Rather unusually the Act is silent as to when it is to come into force. This is not a problem though, as by dint of Article 116(1) and 116(2) of the Constitution of Kenya, the Act shall be published in Gazette as an Act of Parliament within seven (7) days of receiving Presidential assent and will thereafter come into force within fourteen (14) days of its publication unless the Act stipulates a different date or time on which it comes into force.
Scope of the Act
As previously noted above, the term “credit facility” is not defined. However, the credit facilities to which the amendments apply are those provided by banks or financial institutions. Banks and financial institutions as defined under the Banking Act (Cap. 488) are restricted to institutions which carry out banking or financial services and are licensed by the CBK under the Banking Act. It follows that those institutions which are licensed and/or operate under different statutory regimes such as say microfinance institutions - see the Microfinance Act (Cap. 493D), will not be caught by the Act.
If, however the institution is a bank or a financial institution, then all its lending will come within the ambit of the amendment e.g. credit cards, hire purchase etc.
One of the more puzzling aspects of the legislation is whether or not it potentially has any retrospective effect i.e. does it affect arrangements or agreements reached prior to its enactment?

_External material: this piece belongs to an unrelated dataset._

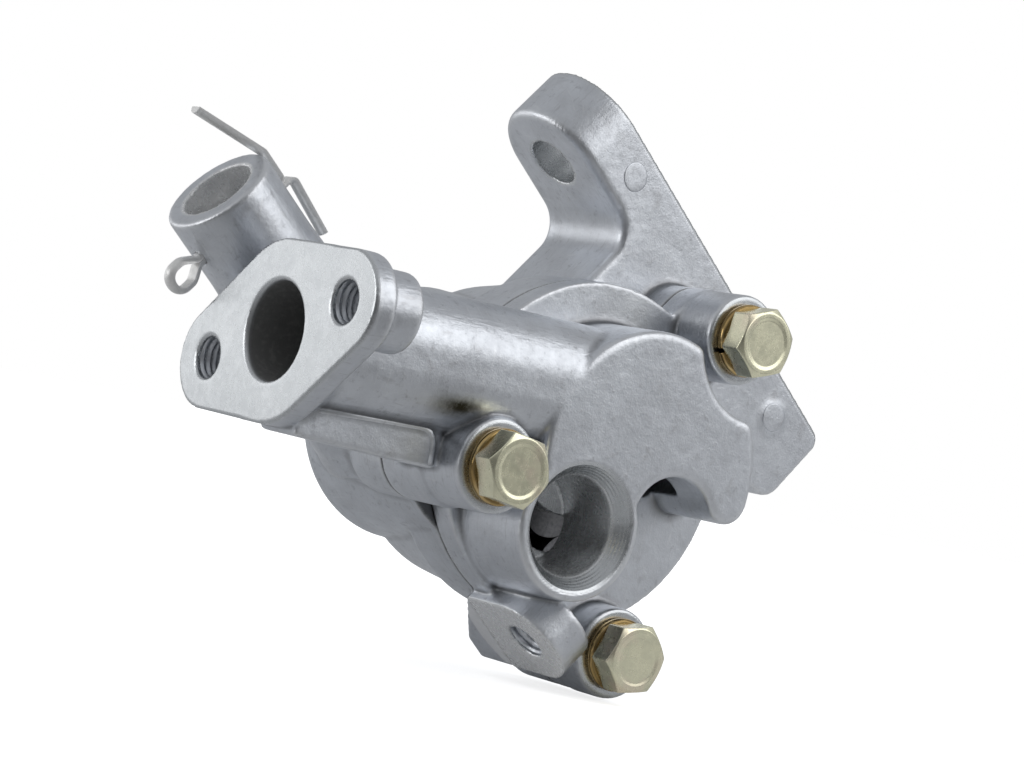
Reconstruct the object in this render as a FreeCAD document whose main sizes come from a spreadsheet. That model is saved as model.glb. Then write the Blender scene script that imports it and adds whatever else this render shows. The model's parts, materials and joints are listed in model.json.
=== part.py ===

It seems plain that the newly introduced Section 31A, requiring prior disclosure of all charges and terms of a loan relates to the future.
Perhaps not so clear are the interest rate cap provisions - Section 33B. Sub-section 33B(1) - which cut the swathe rather widely and may potentially have a retrospective effect in that banks and financial institutions are required when the Act comes into operation to set their interest rates in accordance with these sections, but this might be consistent with subsequent sections. Sub-section 33B(2) - states that, “a person shall not enter into an agreement or arrangement to borrow or lend directly or indirectly at an interest rate in excess of that prescribed by law,” while Sub-section 33B(3) imposes criminal penalties on banks or financial institutions which violate Sub-section 33B(2).

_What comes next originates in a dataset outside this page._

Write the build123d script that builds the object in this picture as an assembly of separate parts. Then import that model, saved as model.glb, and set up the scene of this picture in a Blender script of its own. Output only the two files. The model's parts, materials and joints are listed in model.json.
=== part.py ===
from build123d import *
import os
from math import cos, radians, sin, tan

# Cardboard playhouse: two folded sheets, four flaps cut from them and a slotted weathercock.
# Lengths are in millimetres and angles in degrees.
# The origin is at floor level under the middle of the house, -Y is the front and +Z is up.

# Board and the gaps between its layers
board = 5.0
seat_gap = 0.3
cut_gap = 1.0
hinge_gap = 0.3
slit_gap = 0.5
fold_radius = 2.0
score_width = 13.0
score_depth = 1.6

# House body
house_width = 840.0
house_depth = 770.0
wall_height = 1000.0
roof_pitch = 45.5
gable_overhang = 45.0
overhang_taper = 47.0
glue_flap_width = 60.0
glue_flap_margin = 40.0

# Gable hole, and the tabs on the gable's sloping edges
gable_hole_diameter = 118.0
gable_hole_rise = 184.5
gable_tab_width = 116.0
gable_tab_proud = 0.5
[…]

The canon against non-retroactive laws is a fundamental aspect of the Rule of Law, giving effect to the principle that liability or culpability should only be imposed on the basis of public laws to which subjects had prior notice. In addition, there is an express prohibition against retroactive laws in Article 50(2)(n) of the Constitution of Kenya, thus a retrospective reading of Sections 33(B)(2) & (3) would render them unconstitutional.
The Supreme Court has also held in the civil context, that a retroactive law is not unconstitutional unless it, " (i) is in the nature of a bill of attainder; (ii) impairs the obligation under contracts; (iii) divests vested rights; or (iv) is constitutionally forbidden. It seems, that any reading of Section 33(B)(1) which gives it retroactive effect would fall afoul of the second and third of these rules."
Also, it is a tenet of constitutional interpretation to avoid reading a statute in a manner that would give rise to constitutional infirmity. Thus, Section 33B should be read as non-retrospective.
It has been suggested that the new provisions cannot come into force until subsidiary legislation is promulgated by the CBK giving effect to them; there is no legal basis for this suggestion. While the Cabinet Secretary for Finance is indeed empowered to make regulation, there is nothing in the Act which requires such regulation for it to be operationalised.
It is still too early to make a call on the effect of the Act going forward. As we noted the Executive has committed itself towards its full implementation as well as to further financial sector reforms, to avoid any possible deleterious effects as well as to increase access to credit. While maintaining its reservations as to its wisdom, the CBK stated, “We continue to express concern on the adverse consequences of capping interest rates. These would include, inefficiencies in the credit market, credit rationing, promotion of informal lending channels, and undermining the effectiveness of monetary policy transmission,” however it has also been steadfast that reforms are required to increase access to credit at an affordable cost.